While attending Williams College, Dodge studied philosophy. During his time there he ran in to some financial problems which resulted in him finding a job at the college library. Even with limitations, Dodge was not set back from his peers. In 1893, Dodge graduated with a Bachelor of Arts in Philosophy and decided to further his education by getting his graduate degree. Raymond Dodge had the intentions of staying within the states and attending either Harvard or Columbia but was unfortunately rejected from both schools. He ultimately chose to further his education at the University of Halle in Germany. At the University of Halle, Dodge was introduced to Professor Benno Erdmann, who eventually became a huge asset to the beginning of Dodge’s successful career.

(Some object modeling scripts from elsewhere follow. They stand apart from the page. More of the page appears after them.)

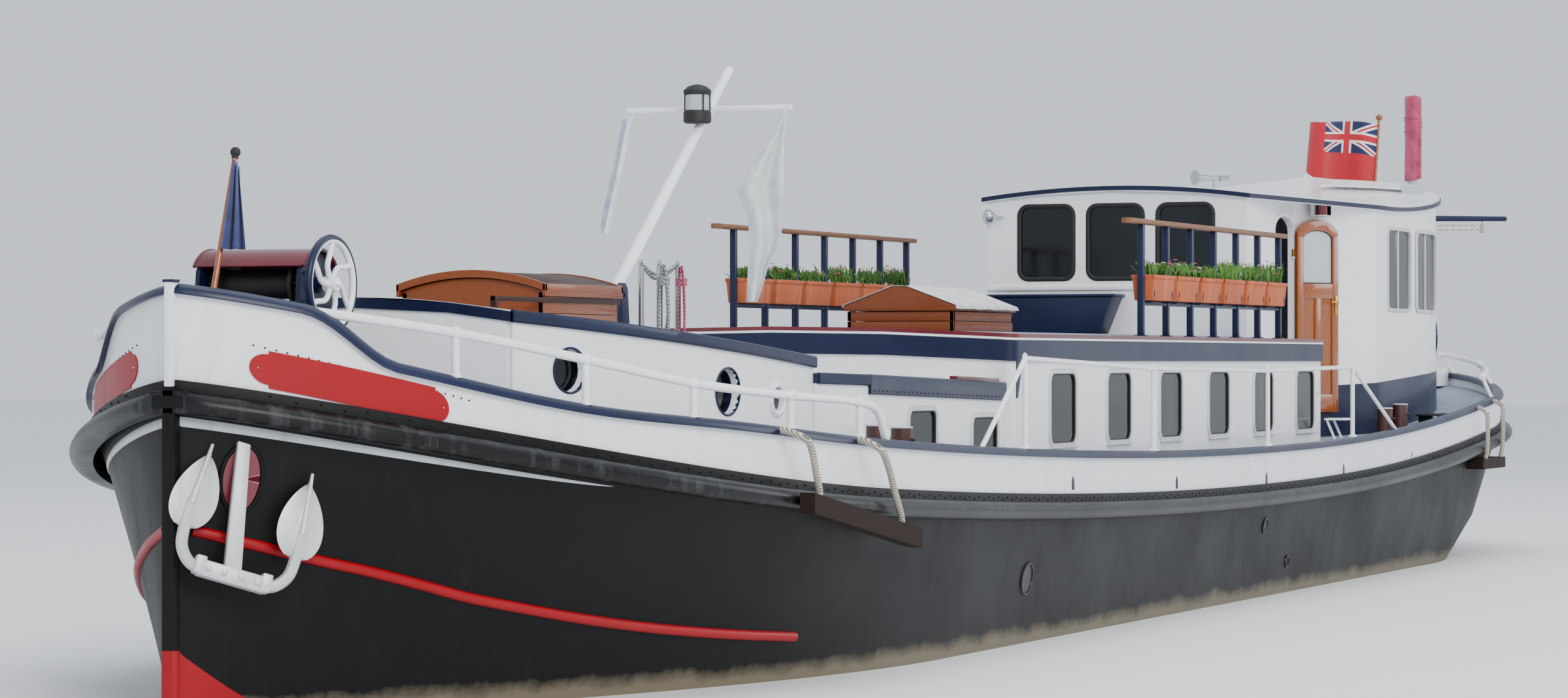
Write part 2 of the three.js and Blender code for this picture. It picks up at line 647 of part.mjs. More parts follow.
function buildHouse(deck, saloonRoof) {
  const aft = [20900, 21450, HOUSE_JOINT];
  const bend = [22400, 22750, 23050, 23300, 23480, 23570, HOUSE.to];
  const roofStations = [HOUSE.from - 40, HOUSE.step, HOUSE.wideFrom, ...aft, ...bend, HOUSE.to + 30];
  const roof = roofPlate(roofStations, roofHalf, houseTop, HOUSE_CAMBER);
  piece("wheelhouse_roof", roof, "white");
  const fore = [FRONT_JOINT + GAP, HOUSE.step, HOUSE.wideFrom];
  const sidePath = [...fore, ...aft, bend[0]].map((s) => [s, houseHalf(s)]);
  const abaft = box(HOUSE_JOINT, HOUSE.to + 500, -2500, 2500, 0, 4500);
  const ahead = box(HOUSE.from - 500, HOUSE_JOINT + GAP, -2500, 2500, 0, 4500);
  const doorway = doorShape(DOOR.width + 20, DOOR.height + 20, 600);
  doorway.translate(BOW_X - DOOR.station, HOUSE.fore, DOOR.sill - 10);
  const panes = HOUSE_WINDOWS.map((s) => roundedPlate(s, HOUSE.wide, 2910, 900, 800, 90, 900));
  const seated = (wall) => stand(wall, deck, roof);
  const openings = [toSolid(doorway), ...panes, abaft];
  const wall = hinged(cut(pathWall(sidePath, footOn, houseTop), ...openings));
  const { port, starboard } = pair("wheelhouse_side", wall, "white", seated);
  const corners = [FRONT_JOINT, HOUSE.from].map((s) => [s, houseHalf(s)]);
  const frontPath = [...corners.map(([s, y]) => [s, -y]), ...corners.reverse()];
  const front = pathWall(frontPath, () => SALOON.top + 20, (s) => houseTop(s) + HOUSE_CAMBER);
  const lights = [-680, 0, 680].map((y) => {
    const pane = roundedPlate(0, 0, 0, 540, 690, WINDOW_ROUND, 300);
    return pane.translate([-BOW_X, 0, 0]).rotate([0, 0, 90]).translate([BOW_X - HOUSE.from, y, 3115]);
  });
  piece("wheelhouse_front", cut(stand(front, saloonRoof, roof), ...lights), "white");
  const aftPath = [aft.at(-2), HOUSE_JOINT, ...bend].map((s) => [s, houseHalf(s)]);
  const across = aftPath.map(([s, y]) => [s, -y]).reverse();
  const hole = roundHole(22600, 1650, 2250, 225, 1000);
  const round = cut(pathWall([...aftPath, ...across], footOn, houseTop), ahead, hole);
  piece("wheelhouse_after", seated(round), "white");
  return { roof, port, starboard };
}

// A flat outline of stations and heights, drawn out across the boat.
function profile(points, y0, y1) {
  const outline = new THREE.Shape(points.map(([s, z]) => new THREE.Vector2(BOW_X - s, z)));
  const form = new THREE.ExtrudeGeometry(outline, { depth: y1 - y0, bevelEnabled: false });
  form.rotateX(Math.PI / 2);
  form.translate(0, y1, 0);
  return toSolid(form);
}

// A flat outline of y and z, drawn out along the boat.
function crossProfile(points, from, to) {
  const section = (s) => points.map(([y, z]) => at(s, y, z));
  return skin([section(from), section(to)], false);
}

const edgeAt = (inset, s) => halfBreadth(insetOutline(OUTLINES.deck, inset), s);
const railLine = (s) => edgeAt(BULWARK_THICK / 2, s);
const deckAt = (s, y) => deckEdge(s) + DECK_CAMBER * (halfBreadth(OUTLINES.deck, s) - Math.abs(y));
const onFloor = (solid, floor) => largest(fit(solid, floor, 0, 0, 1));

// Stem post, stern frame, propeller and rudder.
function buildStem() {
  const stem = ["bilge", "turn", "run"].map((name) => [OUTLINES[name].start, OUTLINES[name].z]);
  const back = [...stem, [0, POST.top]].map(([s, z]) => [s - GAP, z]);
  const face = back.map(([s, z]) => [s - POST.out, z]).reverse();
  piece("stem_post", profile([...back, ...face], -POST.half, POST.half), "white");
}

function buildSternFrame() {
  const { station, z, hub } = PROPELLER;
  const tubeEnd = station - 150;
  const heel = ["keel", "bilge", "turn"].map((name) => [OUTLINES[name].end + GAP, OUTLINES[name].z]);
  const web = profile([...heel, [21400, z + 60], [tubeEnd, z + 60], [tubeEnd - 40, SOLE.low]], -18, 18);
  const sole = box(SOLE.from, SOLE.to, -SOLE.half, SOLE.half, SOLE.low, SOLE.high);
  const tube = rod(at(21380, 0, z), at(tubeEnd, 0, z), hub + 10, 16);
  const bore = boreFor(at(tubeEnd - 120, 0, z), at(tubeEnd + 50, 0, z), PROPELLER.shaft);
  const stock = RUDDER.station;
  const gudgeon = boreFor(at(stock, 0, SOLE.low - 50), at(stock, 0, SOLE.high + 50), RUDDER_STOCK.pintle);
  piece("stern_frame", cut(join(web, sole, tube), bore, gudgeon), "hullBlack");
}

function buildPropeller() {
  const { station, z, radius, blades, hub } = PROPELLER;
  const boss = rod(at(station + 140, 0, z), at(station - 140, 0, z), hub * 0.6, 16, hub);
  const shaft = rod(at(station - 260, 0, z), at(station - 120, 0, z), PROPELLER.shaft, 24);
  const blade = new THREE.SphereGeometry(1, 10, 7);
  const length = (radius - hub * 0.5) / 2;
  blade.scale(14, 120, length);
  blade.rotateZ(THREE.MathUtils.degToRad(38));
  blade.translate(0, 0, radius - length);
  const set = Array.from({ length: blades }, (_, i) => {
    const turned = blade.clone().rotateX((2 * Math.PI * i) / blades);
    turned.translate(BOW_X - station, 0, z);
    return toSolid(turned);
  });
  piece("propeller", join(boss, shaft, ...set), "bronze");
}

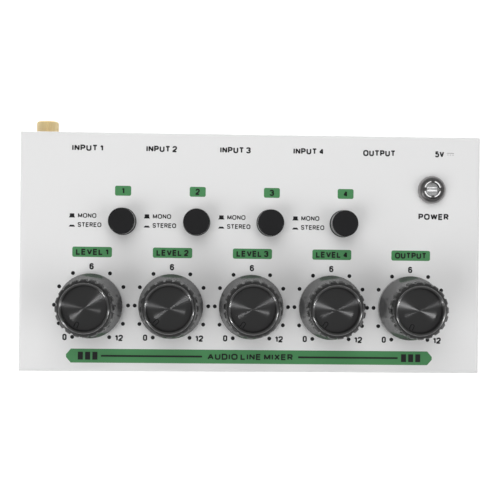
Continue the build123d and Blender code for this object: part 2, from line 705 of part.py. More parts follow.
with BuildPart() as led_bezel:
    with BuildSketch(upright(LAMP_X, LAMP_Y, PANEL_TOP)):
        with BuildLine():
            wall_top = (BEZEL_RADIUS, BEZEL_WALL_HEIGHT)
            rim = (BEZEL_RIM_RADIUS, BEZEL_HEIGHT)
            shelf = LAMP_FOOT + LAMP_FLANGE_HEIGHT - PANEL_TOP
            ThreePointArc(wall_top, BEZEL_RIM_CURVE, rim)
            Polyline(
                rim,
                (LAMP_THROAT_RADIUS + BEZEL_THROAT_EDGE, BEZEL_HEIGHT),
                (LAMP_THROAT_RADIUS, BEZEL_HEIGHT - BEZEL_THROAT_EDGE),
                (LAMP_THROAT_RADIUS, shelf),
                (LAMP_FLANGE_RADIUS + RUNNING_GAP, shelf),
                (LAMP_FLANGE_RADIUS + RUNNING_GAP, -BEZEL_TUBE_DEPTH),
                (BEZEL_TUBE_RADIUS, -BEZEL_TUBE_DEPTH),
                (BEZEL_TUBE_RADIUS, 0),
                (BEZEL_RADIUS, 0),
                wall_top,
            )
        make_face()
    revolve(axis=vertical(LAMP_X, LAMP_Y))
led_bezel.part.label = "led_bezel"
export_step(led_bezel.part, "parts/led_bezel.step")

with BuildPart() as led_bezel_nut:
    with BuildSketch(Plane.XY.offset(PANEL_UNDERSIDE - BEZEL_NUT_HEIGHT)):
        with Locations((LAMP_X, LAMP_Y)):
            RegularPolygon(BEZEL_NUT_ACROSS_FLATS / 2, 6, major_radius=False)
            Circle(BEZEL_TUBE_RADIUS + RUNNING_GAP, mode=Mode.SUBTRACT)
    extrude(amount=BEZEL_NUT_HEIGHT)
led_bezel_nut.part.label = "led_bezel_nut"
export_step(led_bezel_nut.part, "parts/led_bezel_nut.step")

with BuildPart() as power_led:
    with BuildSketch(upright(LAMP_X, LAMP_Y, 0)):
        with BuildLine():
            dome_foot = PANEL_TOP + LAMP_TOP - LAMP_RADIUS
            Polyline(
                (0, PANEL_TOP + LAMP_TOP),
                (0, LAMP_FOOT),
                (LAMP_FLANGE_RADIUS, LAMP_FOOT),
                (LAMP_FLANGE_RADIUS, LAMP_FOOT + LAMP_FLANGE_HEIGHT),
                (LAMP_RADIUS, LAMP_FOOT + LAMP_FLANGE_HEIGHT),
                (LAMP_RADIUS, dome_foot),
            )
            ThreePointArc(
                (LAMP_RADIUS, dome_foot),
                (LAMP_RADIUS * sin(pi / 4), dome_foot + LAMP_RADIUS * cos(pi / 4)),
                (0, PANEL_TOP + LAMP_TOP),
            )
        make_face()
    revolve(axis=vertical(LAMP_X, LAMP_Y))
    with BuildSketch(Plane.XY.offset(BOARD_UNDERSIDE - PIN_DEPTH)):
        with Locations(
            (LAMP_X - LAMP_LEAD_PITCH / 2, LAMP_Y),
            (LAMP_X + LAMP_LEAD_PITCH / 2, LAMP_Y),
        ):
            Rectangle(LAMP_LEAD_SIDE, LAMP_LEAD_SIDE)
    extrude(amount=LAMP_FOOT + LAMP_LEAD_EMBED - BOARD_UNDERSIDE + PIN_DEPTH)
power_led.part.label = "power_led"
export_step(power_led.part, "parts/power_led.step")

# ---- 6.35 mm jacks, hung under the board behind the rear wall ----

JACK_MOUTH = REAR_INNER - JACK_WALL_GAP


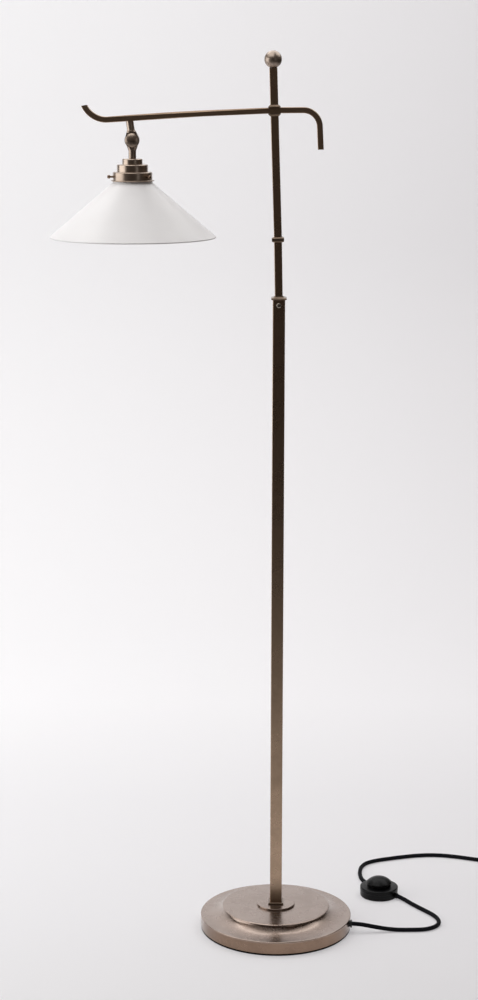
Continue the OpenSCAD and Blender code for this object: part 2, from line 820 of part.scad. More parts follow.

Erdman expressed to Dodge and a few other classmates his interest in having a Tachistoscope to help with his research on reading and perception. With the help of other colleagues, Dodge built a Tachistoscope and began conducting research on the eye and experiments on reading. These studies lead Raymond Dodge to identifying five types of eye movement including saccadic and pursuit, convergence, reflex compensatory and the backswing. As well as creating the Tachistoscope, Dodge contributed to the world of psychology by becoming the editor for the Journal of Experimental Psychology (1916) and of the Journal of Comparative Psychology (1921). He also wrote many scientific monographs and papers on language, vision, eye movement, and dynamic psychology.

==Personal life==

Dodge married Henrietta Cutler in August 1897. Dodge and his wife did not have any children. While teaching at Wesleyan, he and his wife opened their home to the boys attending Wesleyan.

==Death==

Six years after Dodge's retirement, he died on April 8, 1942.